Following the house’s approval, U.S president Joe Biden recently signed off his $1.9 trillion stimulus package — an ambitious rescue plan aimed at providing relief due to the effects of the coronavirus pandemic. The bill is one of the most significant interventions ever made into the American economy, surpassing the $787 billion package issued to support the 2008 financial crisis.

So, What Does It Mean For Bitcoin

According to experts, the stimulus will undoubtedly affect certain sections of the economy; it should cause a spike in inflation and weaken the U.S dollar. But what about Bitcoin, and where does it fit in all this?

Well, according to Jason Deane, a Bitcoin analyst based in Quantum Economics, there is a good chance that some of the money from the stimulus will end up invested in flagship Cryptocurrency. And out of the many Cryptocurrencies making rounds out there, Bitcoin is by far the most popular.

The main reason for this reasoning is that Bitcoin appeals to most as a hedge against inflation. You see, just like other scarce assets like digital gold, Bitcoin is an asset that the government can’t devalue by coming in and printing more of it. Therefore, as the U.S. dollar declines in value, it is likely that Bitcoin’s value will either remain either unchanged or will go up.

How The Bitcoin Has Changed So Far

Since the stimulus package was passed, the price of Bitcoin has bumped up, surpassing the $57,000 threshold and reaching one of its all-time highs.

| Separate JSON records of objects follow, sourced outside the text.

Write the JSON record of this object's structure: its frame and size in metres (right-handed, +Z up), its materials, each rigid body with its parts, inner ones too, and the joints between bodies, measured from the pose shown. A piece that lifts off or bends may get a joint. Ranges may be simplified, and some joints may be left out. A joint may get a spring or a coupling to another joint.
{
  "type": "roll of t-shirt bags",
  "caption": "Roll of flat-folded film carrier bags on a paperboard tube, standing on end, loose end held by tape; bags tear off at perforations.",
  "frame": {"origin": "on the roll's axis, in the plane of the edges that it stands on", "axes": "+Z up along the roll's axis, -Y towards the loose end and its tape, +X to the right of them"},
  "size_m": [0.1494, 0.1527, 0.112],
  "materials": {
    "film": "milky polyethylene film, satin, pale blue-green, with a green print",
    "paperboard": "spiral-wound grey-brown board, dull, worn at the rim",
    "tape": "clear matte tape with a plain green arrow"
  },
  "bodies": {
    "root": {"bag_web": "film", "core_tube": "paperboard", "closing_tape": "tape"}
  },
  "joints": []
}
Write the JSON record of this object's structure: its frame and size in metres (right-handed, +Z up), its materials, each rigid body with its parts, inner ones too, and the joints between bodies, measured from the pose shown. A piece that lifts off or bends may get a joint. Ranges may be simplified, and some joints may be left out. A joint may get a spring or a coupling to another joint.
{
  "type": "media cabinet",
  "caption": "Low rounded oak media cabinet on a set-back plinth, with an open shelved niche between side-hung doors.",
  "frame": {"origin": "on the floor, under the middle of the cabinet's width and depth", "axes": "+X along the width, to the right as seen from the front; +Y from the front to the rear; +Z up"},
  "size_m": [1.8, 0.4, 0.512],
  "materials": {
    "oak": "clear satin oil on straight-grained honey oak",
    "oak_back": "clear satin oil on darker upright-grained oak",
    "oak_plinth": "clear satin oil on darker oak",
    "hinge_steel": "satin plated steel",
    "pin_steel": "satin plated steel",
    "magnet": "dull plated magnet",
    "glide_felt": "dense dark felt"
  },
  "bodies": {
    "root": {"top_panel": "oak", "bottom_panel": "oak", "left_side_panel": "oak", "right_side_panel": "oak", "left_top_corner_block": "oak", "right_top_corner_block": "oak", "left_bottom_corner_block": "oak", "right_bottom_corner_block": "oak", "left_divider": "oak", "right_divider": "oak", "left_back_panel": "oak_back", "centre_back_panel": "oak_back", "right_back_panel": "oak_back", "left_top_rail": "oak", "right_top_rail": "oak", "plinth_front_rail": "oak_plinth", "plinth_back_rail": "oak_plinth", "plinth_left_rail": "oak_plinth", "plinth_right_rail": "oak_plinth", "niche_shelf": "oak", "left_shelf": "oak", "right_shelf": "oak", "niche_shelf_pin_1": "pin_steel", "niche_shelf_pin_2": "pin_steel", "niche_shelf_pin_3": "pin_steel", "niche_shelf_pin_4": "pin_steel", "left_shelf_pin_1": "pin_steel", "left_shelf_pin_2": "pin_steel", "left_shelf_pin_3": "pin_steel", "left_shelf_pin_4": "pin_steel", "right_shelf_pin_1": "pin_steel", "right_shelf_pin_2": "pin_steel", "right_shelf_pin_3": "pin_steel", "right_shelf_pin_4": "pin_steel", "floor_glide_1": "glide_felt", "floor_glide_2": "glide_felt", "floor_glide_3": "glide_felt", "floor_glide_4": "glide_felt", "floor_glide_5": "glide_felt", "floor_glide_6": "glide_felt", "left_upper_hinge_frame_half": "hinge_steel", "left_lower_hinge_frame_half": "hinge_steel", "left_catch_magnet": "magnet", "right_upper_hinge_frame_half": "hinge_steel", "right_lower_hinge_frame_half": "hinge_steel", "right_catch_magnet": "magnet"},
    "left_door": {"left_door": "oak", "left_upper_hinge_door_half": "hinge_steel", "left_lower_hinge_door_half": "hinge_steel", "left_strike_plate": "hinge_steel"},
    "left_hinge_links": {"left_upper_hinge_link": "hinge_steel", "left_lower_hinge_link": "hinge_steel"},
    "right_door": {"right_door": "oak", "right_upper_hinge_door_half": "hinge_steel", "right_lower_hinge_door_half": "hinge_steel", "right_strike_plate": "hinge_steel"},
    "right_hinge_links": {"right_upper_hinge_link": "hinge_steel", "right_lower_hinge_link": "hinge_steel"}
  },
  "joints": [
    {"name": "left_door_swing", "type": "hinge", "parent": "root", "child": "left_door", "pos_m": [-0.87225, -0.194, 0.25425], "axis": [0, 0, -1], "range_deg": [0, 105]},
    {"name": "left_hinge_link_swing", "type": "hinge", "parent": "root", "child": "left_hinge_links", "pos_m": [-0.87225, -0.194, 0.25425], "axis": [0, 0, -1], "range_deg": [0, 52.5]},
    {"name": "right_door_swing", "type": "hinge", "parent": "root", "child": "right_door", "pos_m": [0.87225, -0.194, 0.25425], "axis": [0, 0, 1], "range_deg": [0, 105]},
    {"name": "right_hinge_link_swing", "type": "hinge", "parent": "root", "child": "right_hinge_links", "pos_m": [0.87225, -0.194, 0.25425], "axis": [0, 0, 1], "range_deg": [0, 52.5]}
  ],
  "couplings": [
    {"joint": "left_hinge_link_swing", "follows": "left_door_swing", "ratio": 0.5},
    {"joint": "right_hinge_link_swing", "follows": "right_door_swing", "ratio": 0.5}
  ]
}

However, to be completely transparent, it isn’t exactly clear whether the recent spike is directly attributed to the stimulus package. The correlation between Cryptocurrency and the recent macroeconomic event remains up for debate.

Prices Of Most Assets are Expected To Rise

If there is one particular thing, the stimulus will bring an inflow of cash into the economy. And historically, it has been seen that with an influx of more USD into the market, prices of assets tend to rise, which includes everything from securities and art to real estate and now cryptocurrencies.

Arcaro be1.9 believes that the $1.9 trillion inflow will likely cause inflation. The best way to prevent losses during inflation is to invest in either gold or digital gold. Digital gold, in this case, referring to Bitcoin or its slightly less popular counterpart Ethereum.

Takeaway

So the bottom line is that, driven by the fear of the devalued U.S. Dollar, people will likely turn to Bitcoin. You can also expect more institutions to pivot to BTC because of the stimulus package. Additionally, long-term investors continue to invest in assets unfazed by inflationary pressures. And, as it stands, this strongly includes cryptocurrencies.